= Given exercise =
Check each line of the material below, and copy it if it holds the string "that".

= Entries supplied =
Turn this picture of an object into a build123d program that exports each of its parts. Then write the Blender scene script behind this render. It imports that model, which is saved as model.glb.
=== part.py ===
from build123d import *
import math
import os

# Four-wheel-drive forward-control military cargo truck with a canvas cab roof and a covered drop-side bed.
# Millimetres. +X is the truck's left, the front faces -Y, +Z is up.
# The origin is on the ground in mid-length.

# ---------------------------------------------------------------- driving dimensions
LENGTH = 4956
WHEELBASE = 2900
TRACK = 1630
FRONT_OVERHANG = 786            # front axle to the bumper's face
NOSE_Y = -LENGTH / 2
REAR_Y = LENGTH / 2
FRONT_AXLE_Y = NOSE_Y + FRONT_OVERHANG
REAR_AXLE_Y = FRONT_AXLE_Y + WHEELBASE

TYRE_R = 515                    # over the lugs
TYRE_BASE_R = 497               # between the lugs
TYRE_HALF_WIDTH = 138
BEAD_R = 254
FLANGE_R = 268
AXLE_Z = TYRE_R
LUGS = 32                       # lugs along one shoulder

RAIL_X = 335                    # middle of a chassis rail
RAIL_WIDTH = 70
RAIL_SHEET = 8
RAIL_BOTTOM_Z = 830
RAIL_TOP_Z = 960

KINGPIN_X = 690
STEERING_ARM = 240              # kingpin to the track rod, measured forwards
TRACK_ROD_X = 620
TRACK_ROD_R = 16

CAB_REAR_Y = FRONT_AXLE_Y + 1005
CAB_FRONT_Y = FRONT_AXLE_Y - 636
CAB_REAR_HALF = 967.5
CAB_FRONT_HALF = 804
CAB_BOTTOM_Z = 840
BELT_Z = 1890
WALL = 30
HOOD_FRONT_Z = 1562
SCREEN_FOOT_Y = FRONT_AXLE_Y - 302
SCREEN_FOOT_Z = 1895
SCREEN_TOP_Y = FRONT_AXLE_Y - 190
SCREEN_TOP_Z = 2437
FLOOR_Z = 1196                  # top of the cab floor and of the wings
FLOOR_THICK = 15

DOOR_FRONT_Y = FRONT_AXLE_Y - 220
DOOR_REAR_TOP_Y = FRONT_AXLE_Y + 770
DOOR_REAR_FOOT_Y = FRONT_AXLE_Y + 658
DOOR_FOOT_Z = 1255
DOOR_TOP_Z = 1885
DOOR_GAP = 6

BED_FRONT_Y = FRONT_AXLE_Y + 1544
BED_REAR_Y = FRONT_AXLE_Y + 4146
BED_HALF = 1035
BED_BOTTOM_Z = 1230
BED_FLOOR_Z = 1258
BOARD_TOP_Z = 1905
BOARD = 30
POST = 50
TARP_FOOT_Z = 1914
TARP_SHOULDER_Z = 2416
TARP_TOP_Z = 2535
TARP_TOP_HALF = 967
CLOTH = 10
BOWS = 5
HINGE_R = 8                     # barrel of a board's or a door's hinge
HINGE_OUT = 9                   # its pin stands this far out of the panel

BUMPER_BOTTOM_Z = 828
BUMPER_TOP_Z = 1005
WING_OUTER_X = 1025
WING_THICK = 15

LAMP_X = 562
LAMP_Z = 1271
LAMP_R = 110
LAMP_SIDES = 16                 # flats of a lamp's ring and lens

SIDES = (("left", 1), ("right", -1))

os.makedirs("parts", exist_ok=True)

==

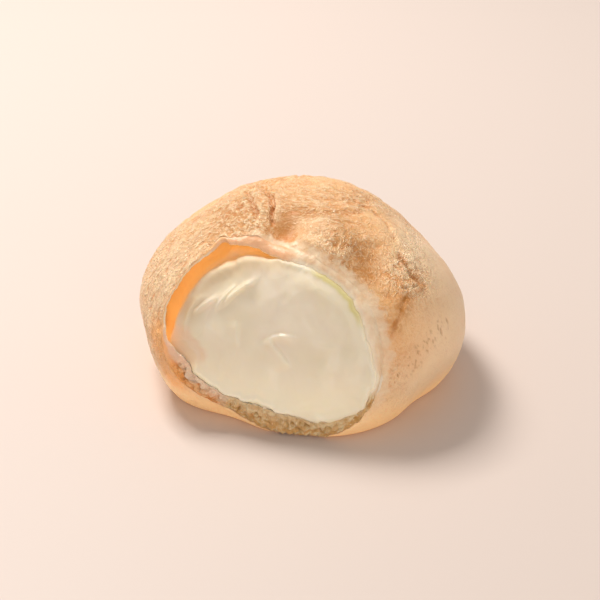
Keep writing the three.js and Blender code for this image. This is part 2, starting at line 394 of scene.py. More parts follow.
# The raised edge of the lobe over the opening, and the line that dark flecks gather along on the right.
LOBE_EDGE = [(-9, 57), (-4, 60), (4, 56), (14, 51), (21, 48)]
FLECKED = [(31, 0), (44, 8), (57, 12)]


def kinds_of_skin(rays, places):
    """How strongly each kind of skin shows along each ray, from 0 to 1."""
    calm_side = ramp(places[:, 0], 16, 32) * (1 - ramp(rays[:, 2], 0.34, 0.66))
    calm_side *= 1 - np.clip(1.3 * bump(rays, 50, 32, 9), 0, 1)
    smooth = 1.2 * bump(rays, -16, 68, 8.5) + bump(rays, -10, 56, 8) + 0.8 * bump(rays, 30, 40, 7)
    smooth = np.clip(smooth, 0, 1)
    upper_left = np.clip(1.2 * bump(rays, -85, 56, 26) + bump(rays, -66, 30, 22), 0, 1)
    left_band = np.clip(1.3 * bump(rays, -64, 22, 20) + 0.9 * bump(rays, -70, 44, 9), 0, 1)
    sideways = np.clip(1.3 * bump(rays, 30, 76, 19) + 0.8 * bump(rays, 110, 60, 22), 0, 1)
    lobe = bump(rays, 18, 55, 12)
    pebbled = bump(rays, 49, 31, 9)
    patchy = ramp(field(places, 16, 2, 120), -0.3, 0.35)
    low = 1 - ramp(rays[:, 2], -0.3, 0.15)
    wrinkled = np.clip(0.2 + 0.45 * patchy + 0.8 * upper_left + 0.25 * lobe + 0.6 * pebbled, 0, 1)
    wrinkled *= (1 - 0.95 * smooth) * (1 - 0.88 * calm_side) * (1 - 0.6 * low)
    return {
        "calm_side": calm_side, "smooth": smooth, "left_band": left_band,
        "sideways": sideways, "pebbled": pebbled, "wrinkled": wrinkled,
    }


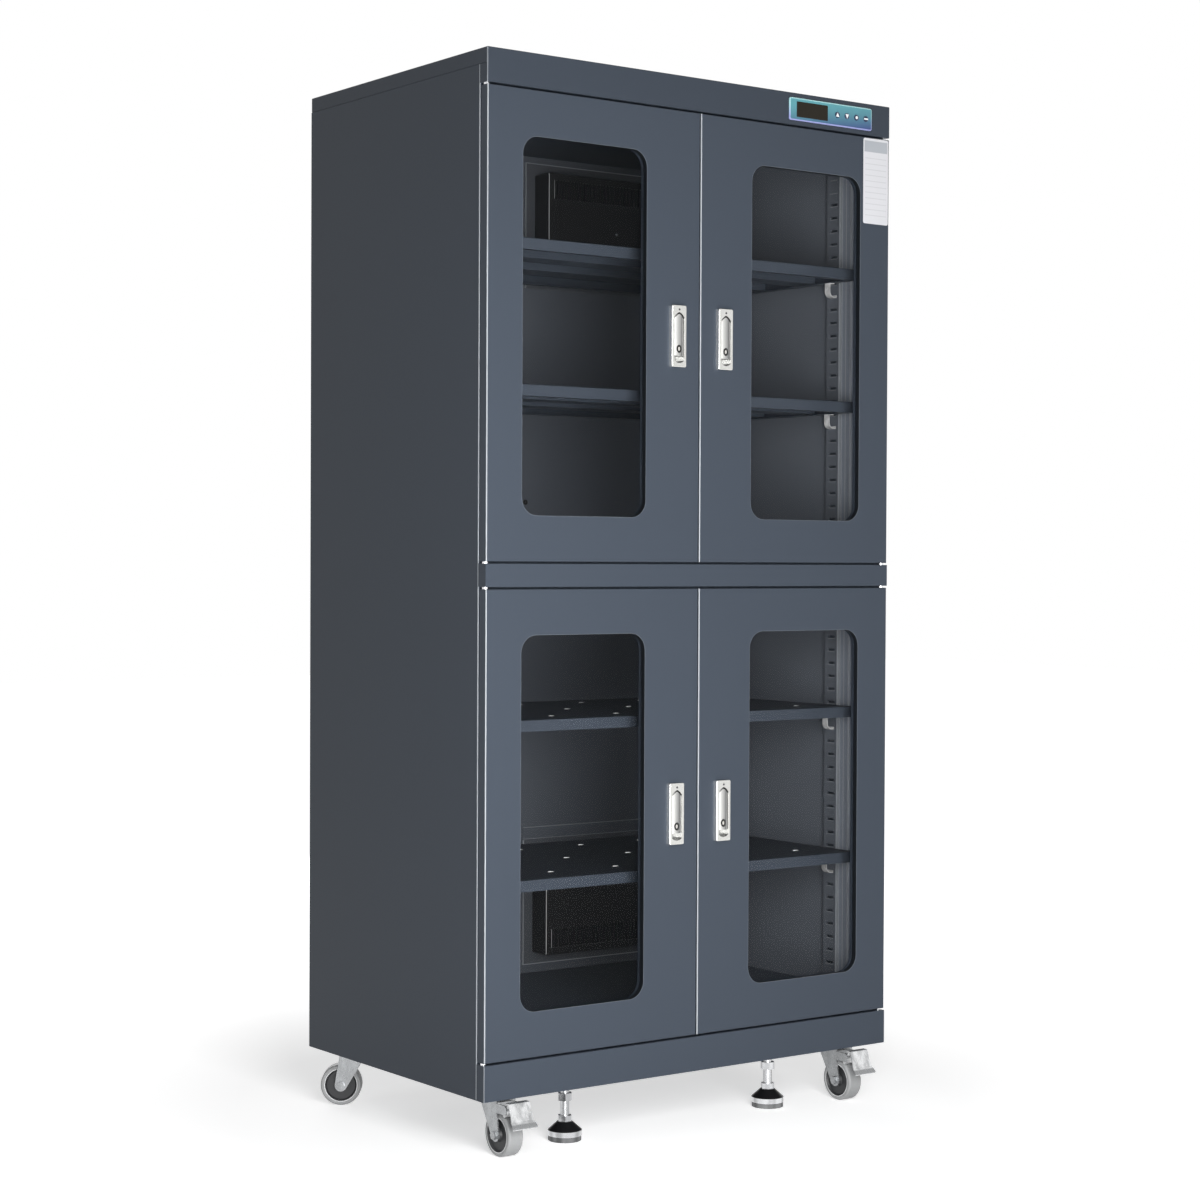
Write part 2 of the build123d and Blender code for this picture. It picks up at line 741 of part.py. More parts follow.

= Result of this task =
Turn this picture of an object into a build123d program that exports each of its parts. Then write the Blender scene script behind this render. It imports that model, which is saved as model.glb.
# The raised edge of the lobe over the opening, and the line that dark flecks gather along on the right.